Similarly, if the restrictions on foreign talent are relaxed as proposed, this would make it much easier to employ skilled and experienced foreign talent, particularly in dealing with regulatory compliance and the requirements and demands of international aviation customers and suppliers. To fully develop a national aviation industry, skills transfer and training are a critical step. There is a delicate balance between promoting skills transfer to foster a skilled local workforce and jeopardising investment by excessively restrictive policies on skilled foreign talent.

The current Thai labour shortage may only exacerbate the challenge for the government as foreign investors are likely to critically assess the availability of skilled workers and the time and costs involved in training workers with little or no relevant skills or expertise. English language skills may also play a critical role given the near universal use of English for manuals, notices, regulations and documentation.

These issues are not addressed in the current draft Act or related regulations.

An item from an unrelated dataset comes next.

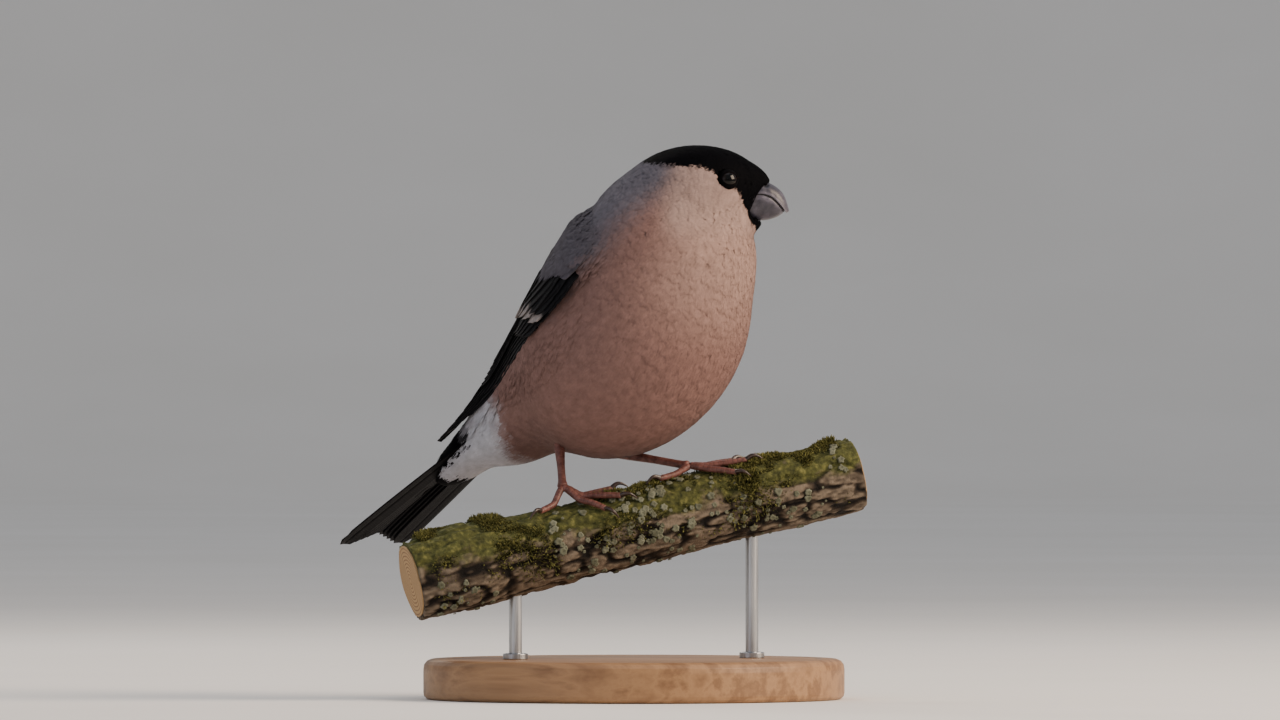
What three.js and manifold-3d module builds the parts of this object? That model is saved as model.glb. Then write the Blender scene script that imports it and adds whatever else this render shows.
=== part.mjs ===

Similarly, the proposed changes do not address likely concerns about the protection of intellectual property, know-how and trade secrets or enforcement of export restrictions. This may need to be part of a broader legislative reform agenda, although the government should point to the popularity of Thailand with global automotive manufacturers to allay some of these concerns.

The changes to the regulation of civil aviation in Thailand, which followed the International Civil Aviation Organization (“ICAO”) ‘red flag’ and Federal Aviation Administration downgrade to Category 2, should serve to improve regulatory supervision of civil aviation in Thailand. Effective and impartial supervision is a key issue for foreign investors. The potential consequences of further regulatory problems and issues, such as the ICAO ‘red flag’ and the effect on the reputation of Thai civil aviation cannot be understated or underestimated.